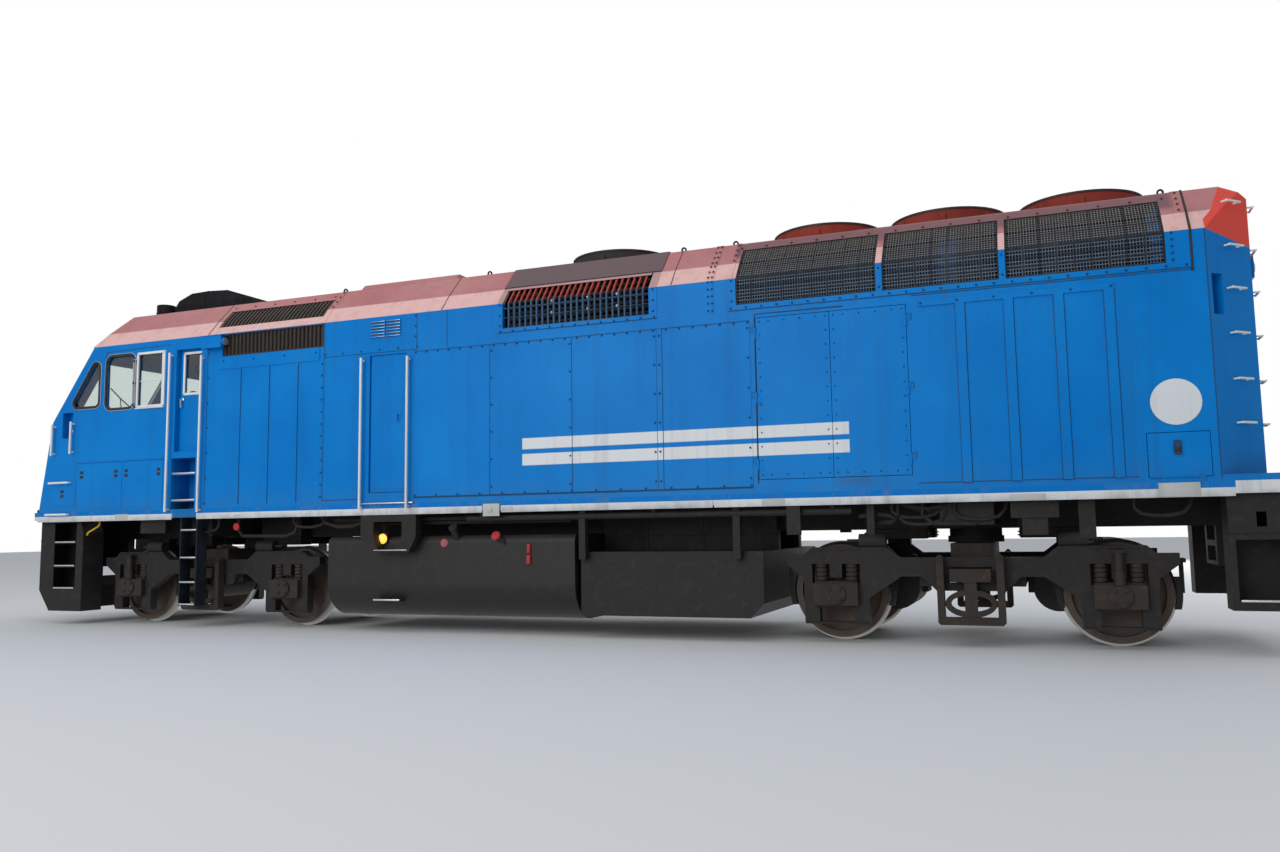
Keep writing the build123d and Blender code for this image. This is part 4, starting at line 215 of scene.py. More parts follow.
# The axle nearest to a point is found by folding X about the trucks, and the distance from it shows the tread.
parts = add_node(tree, "SeparateXYZ", Vector=where)
fold = calc("SUBTRACT", calc("ABSOLUTE", parts.outputs[0]), TRUCK_X)
fold = calc("SUBTRACT", calc("ABSOLUTE", fold), AXLE_X)
flat_place = add_node(tree, "CombineXYZ", i0=fold, i1=calc("SUBTRACT", parts.outputs[2], AXLE_Z))
reach = add_node(tree, "VectorMath", {"operation": "LENGTH"}, i0=flat_place)
tread = ranged(reach.outputs["Value"], 0.500, 0.506)
grime = noise(where, 14.0, 7.0, 0.7)
feed(shader, Base__Color=mixed(tread, mixed(grime, WHEEL_DARK, WHEEL_GRIME), WHEEL_BRIGHT), Metallic=tread,
     Roughness=ranged(tread, 0, 1, 0.65, 0.28), Normal=bumpy(grime, 0.25))
dress([f"wheelset_{number}" for number in (1, 2, 3, 4)], wheel_steel)


# Painted body
# Welded steel sheet in glossy blue alkyd enamel, faded a little in broad patches, with rain streaks that
# run down from seams and vents, and dust low down. Two plain white stripes run along each side.
BODY_BLUE, FADED_BLUE, BLUE_GRIME = "#0070BE", "#0C7DCA", "#24486B"
STRIPE_WHITE, END_ORANGE, UNDERSIDE_BLACK = "#D3D6D8", "#DD4F42", "#1A1B1D"
STRIPES = ((2.185, 2.315), (1.995, 2.130))
STRIPE_ENDS = (-3.92, -0.10)
ENAMEL_GLEAM = 0.08


def zone(where, under, colour, x=None, y=None, z=None, slant=None, amount=1.0, soft=0.003):
    """Paints a colour over another between limits in X, in distance from the centre line, in Z and on a slant."""
    parts = add_node(where.id_data, "SeparateXYZ", Vector=where)
    limits = [(parts.outputs[0], x), (calc("ABSOLUTE", parts.outputs[1]), y), (parts.outputs[2], z)]
    if slant:
        lean = add_node(where.id_data, "VectorMath", {"operation": "DOT_PRODUCT"}, i0=where, i1=slant[0])
        limits.append((lean.outputs["Value"], slant[1]))
    share = None
    for value, span in limits:
        for edge, way in () if span is None else ((span[0], -soft), (span[1], soft)):
            step = ranged(value, edge + way, edge - way)
            share = step if share is None else calc("MULTIPLY", share, step)
    return mixed(calc("MULTIPLY", share, amount), under, colour)


def coat(name, base, worn, dirt, rough, streak=0.35, zones=(), dust=None):
    """An enamel on steel: fading in patches over a metre wide, rain streaks a hand apart, fine orange peel."""
    material, tree, shader, where = new_finish(name)
    colour = mixed(ranged(noise(where, 0.7, 6.0, 0.6), 0.35, 0.7), base, worn)
    for patch in zones:
        colour = zone(where, colour, **patch)
    runs = noise(add_node(tree, "Mapping", Vector=where, Scale=(7.0, 7.0, 0.25)).outputs[0], 1.0, 8.0, 0.7)
    colour = mixed(ranged(runs, 0.5, 0.8, 0.0, streak), colour, dirt)
    spots = add_node(tree, "TexVoronoi", {"feature": "DISTANCE_TO_EDGE"}, Vector=where, Scale=2.3)
    chips = calc("MULTIPLY", ranged(noise(where, 55.0, 3.0), 0.745, 0.76, 0.0, 0.7), ranged(spots, 0.04, 0.0))
    colour = mixed(chips, colour, "#4B4038")
    if dust:
        low = ranged(add_node(tree, "SeparateXYZ", Vector=where).outputs[2], dust["top"], dust["foot"])
        cloud = ranged(noise(where, 4.0, 7.0, 0.65), 0.35, 0.7, 0.0, dust["amount"])
        colour = mixed(calc("MULTIPLY", low, cloud), colour, dust["colour"])
    peel = noise(where, 40.0, 4.0)
    sag = calc("MULTIPLY_ADD", noise(where, 1.6, 2.0), 6.0, peel)
    feed(shader, Specular__IOR__Level=ENAMEL_GLEAM, Base__Color=colour,
         Roughness=ranged(peel, 0.2, 0.8, rough - 0.08, rough + 0.12), Normal=bumpy(sag, 0.1))
    return material


blue_enamel = coat(
    "blue_alkyd_enamel", BODY_BLUE, FADED_BLUE, BLUE_GRIME, 0.34, 0.3,
    [dict(colour=STRIPE_WHITE, x=STRIPE_ENDS, y=(1.5, 1.6), z=span) for span in STRIPES] + [
        dict(colour="#4A4F55", x=(-4.15, -3.76), y=(1.5, 1.6), z=(1.66, 1.73), amount=0.6, soft=0.05),
        dict(colour=END_ORANGE, x=(-7.9, -7.276), slant=((-0.316, 0, 1), (6.2555, 9.0))),
    ],
    dict(top=1.9, foot=1.55, amount=0.35, colour="#49617A"))
dress(["carbody_walls", "cab_shell", "cab_side_left", "cab_side_right", "rear_door"], blue_enamel, "body_blue")
dress([n for n in nodes if n.startswith(("engine_door", "cooler_door", "locker_flap"))], blue_enamel)
dress(["cab_door_left", "cab_door_right"], blue_enamel)
well_enamel = coat("blue_step_well_enamel", BODY_BLUE, FADED_BLUE, BLUE_GRIME, 0.45, 0.6,
                   [dict(colour=UNDERSIDE_BLACK, z=(0.0, 1.593))],
                   dict(top=2.3, foot=1.6, amount=0.5, colour="#3B4A58"))
dress(["cab_steps"], well_enamel)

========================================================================

Exercise description:
Repeat every line of the data, exactly and in full.

Reply:
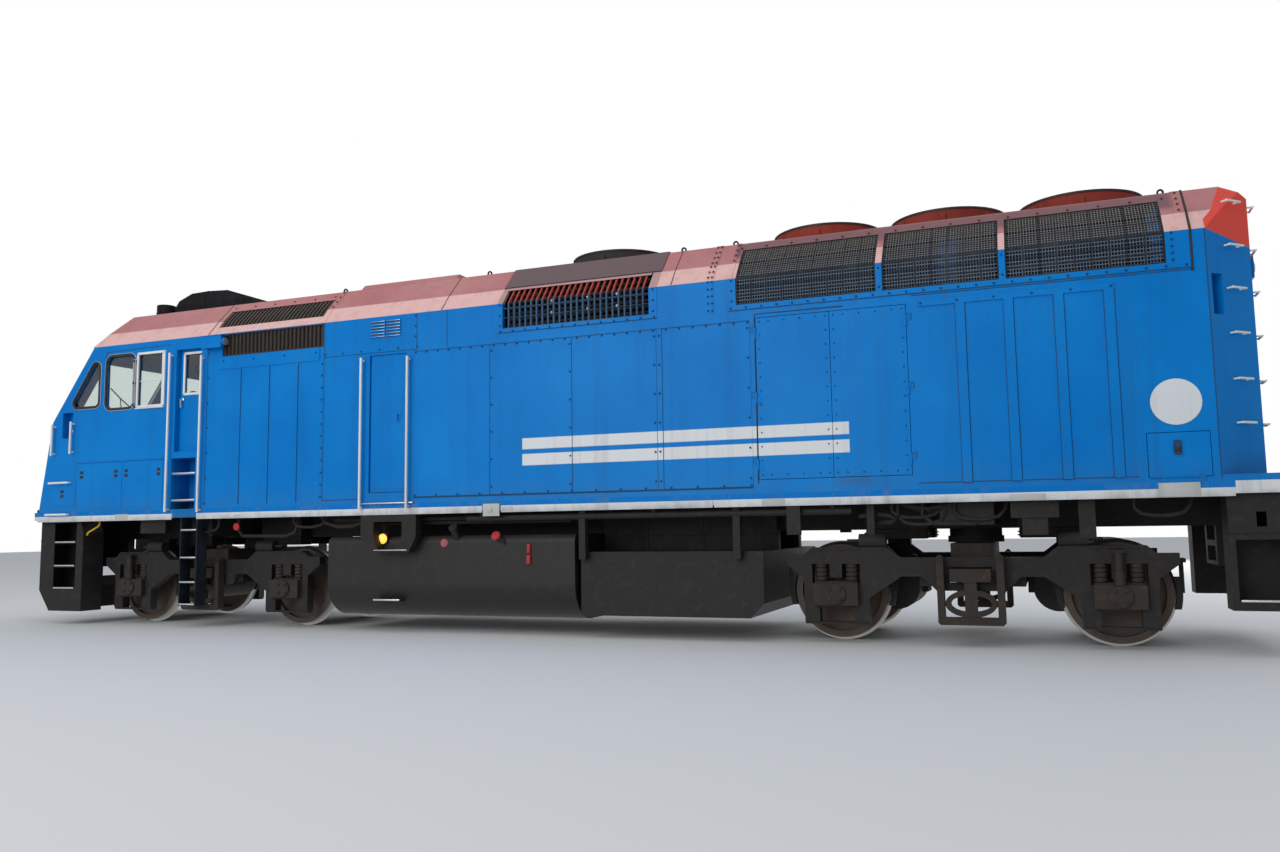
Keep writing the build123d and Blender code for this image. This is part 4, starting at line 215 of scene.py. More parts follow.
# The axle nearest to a point is found by folding X about the trucks, and the distance from it shows the tread.
parts = add_node(tree, "SeparateXYZ", Vector=where)
fold = calc("SUBTRACT", calc("ABSOLUTE", parts.outputs[0]), TRUCK_X)
fold = calc("SUBTRACT", calc("ABSOLUTE", fold), AXLE_X)
flat_place = add_node(tree, "CombineXYZ", i0=fold, i1=calc("SUBTRACT", parts.outputs[2], AXLE_Z))
reach = add_node(tree, "VectorMath", {"operation": "LENGTH"}, i0=flat_place)
tread = ranged(reach.outputs["Value"], 0.500, 0.506)
grime = noise(where, 14.0, 7.0, 0.7)
feed(shader, Base__Color=mixed(tread, mixed(grime, WHEEL_DARK, WHEEL_GRIME), WHEEL_BRIGHT), Metallic=tread,
     Roughness=ranged(tread, 0, 1, 0.65, 0.28), Normal=bumpy(grime, 0.25))
dress([f"wheelset_{number}" for number in (1, 2, 3, 4)], wheel_steel)


# Painted body
# Welded steel sheet in glossy blue alkyd enamel, faded a little in broad patches, with rain streaks that
# run down from seams and vents, and dust low down. Two plain white stripes run along each side.
BODY_BLUE, FADED_BLUE, BLUE_GRIME = "#0070BE", "#0C7DCA", "#24486B"
STRIPE_WHITE, END_ORANGE, UNDERSIDE_BLACK = "#D3D6D8", "#DD4F42", "#1A1B1D"
STRIPES = ((2.185, 2.315), (1.995, 2.130))
STRIPE_ENDS = (-3.92, -0.10)
ENAMEL_GLEAM = 0.08


def zone(where, under, colour, x=None, y=None, z=None, slant=None, amount=1.0, soft=0.003):
    """Paints a colour over another between limits in X, in distance from the centre line, in Z and on a slant."""
    parts = add_node(where.id_data, "SeparateXYZ", Vector=where)
    limits = [(parts.outputs[0], x), (calc("ABSOLUTE", parts.outputs[1]), y), (parts.outputs[2], z)]
    if slant:
        lean = add_node(where.id_data, "VectorMath", {"operation": "DOT_PRODUCT"}, i0=where, i1=slant[0])
        limits.append((lean.outputs["Value"], slant[1]))
    share = None
    for value, span in limits:
        for edge, way in () if span is None else ((span[0], -soft), (span[1], soft)):
            step = ranged(value, edge + way, edge - way)
            share = step if share is None else calc("MULTIPLY", share, step)
    return mixed(calc("MULTIPLY", share, amount), under, colour)


def coat(name, base, worn, dirt, rough, streak=0.35, zones=(), dust=None):
    """An enamel on steel: fading in patches over a metre wide, rain streaks a hand apart, fine orange peel."""
    material, tree, shader, where = new_finish(name)
    colour = mixed(ranged(noise(where, 0.7, 6.0, 0.6), 0.35, 0.7), base, worn)
    for patch in zones:
        colour = zone(where, colour, **patch)
    runs = noise(add_node(tree, "Mapping", Vector=where, Scale=(7.0, 7.0, 0.25)).outputs[0], 1.0, 8.0, 0.7)
    colour = mixed(ranged(runs, 0.5, 0.8, 0.0, streak), colour, dirt)
    spots = add_node(tree, "TexVoronoi", {"feature": "DISTANCE_TO_EDGE"}, Vector=where, Scale=2.3)
    chips = calc("MULTIPLY", ranged(noise(where, 55.0, 3.0), 0.745, 0.76, 0.0, 0.7), ranged(spots, 0.04, 0.0))
    colour = mixed(chips, colour, "#4B4038")
    if dust:
        low = ranged(add_node(tree, "SeparateXYZ", Vector=where).outputs[2], dust["top"], dust["foot"])
        cloud = ranged(noise(where, 4.0, 7.0, 0.65), 0.35, 0.7, 0.0, dust["amount"])
        colour = mixed(calc("MULTIPLY", low, cloud), colour, dust["colour"])
    peel = noise(where, 40.0, 4.0)
    sag = calc("MULTIPLY_ADD", noise(where, 1.6, 2.0), 6.0, peel)
    feed(shader, Specular__IOR__Level=ENAMEL_GLEAM, Base__Color=colour,
         Roughness=ranged(peel, 0.2, 0.8, rough - 0.08, rough + 0.12), Normal=bumpy(sag, 0.1))
    return material


blue_enamel = coat(
    "blue_alkyd_enamel", BODY_BLUE, FADED_BLUE, BLUE_GRIME, 0.34, 0.3,
    [dict(colour=STRIPE_WHITE, x=STRIPE_ENDS, y=(1.5, 1.6), z=span) for span in STRIPES] + [
        dict(colour="#4A4F55", x=(-4.15, -3.76), y=(1.5, 1.6), z=(1.66, 1.73), amount=0.6, soft=0.05),
        dict(colour=END_ORANGE, x=(-7.9, -7.276), slant=((-0.316, 0, 1), (6.2555, 9.0))),
    ],
    dict(top=1.9, foot=1.55, amount=0.35, colour="#49617A"))
dress(["carbody_walls", "cab_shell", "cab_side_left", "cab_side_right", "rear_door"], blue_enamel, "body_blue")
dress([n for n in nodes if n.startswith(("engine_door", "cooler_door", "locker_flap"))], blue_enamel)
dress(["cab_door_left", "cab_door_right"], blue_enamel)
well_enamel = coat("blue_step_well_enamel", BODY_BLUE, FADED_BLUE, BLUE_GRIME, 0.45, 0.6,
                   [dict(colour=UNDERSIDE_BLACK, z=(0.0, 1.593))],
                   dict(top=2.3, foot=1.6, amount=0.5, colour="#3B4A58"))
dress(["cab_steps"], well_enamel)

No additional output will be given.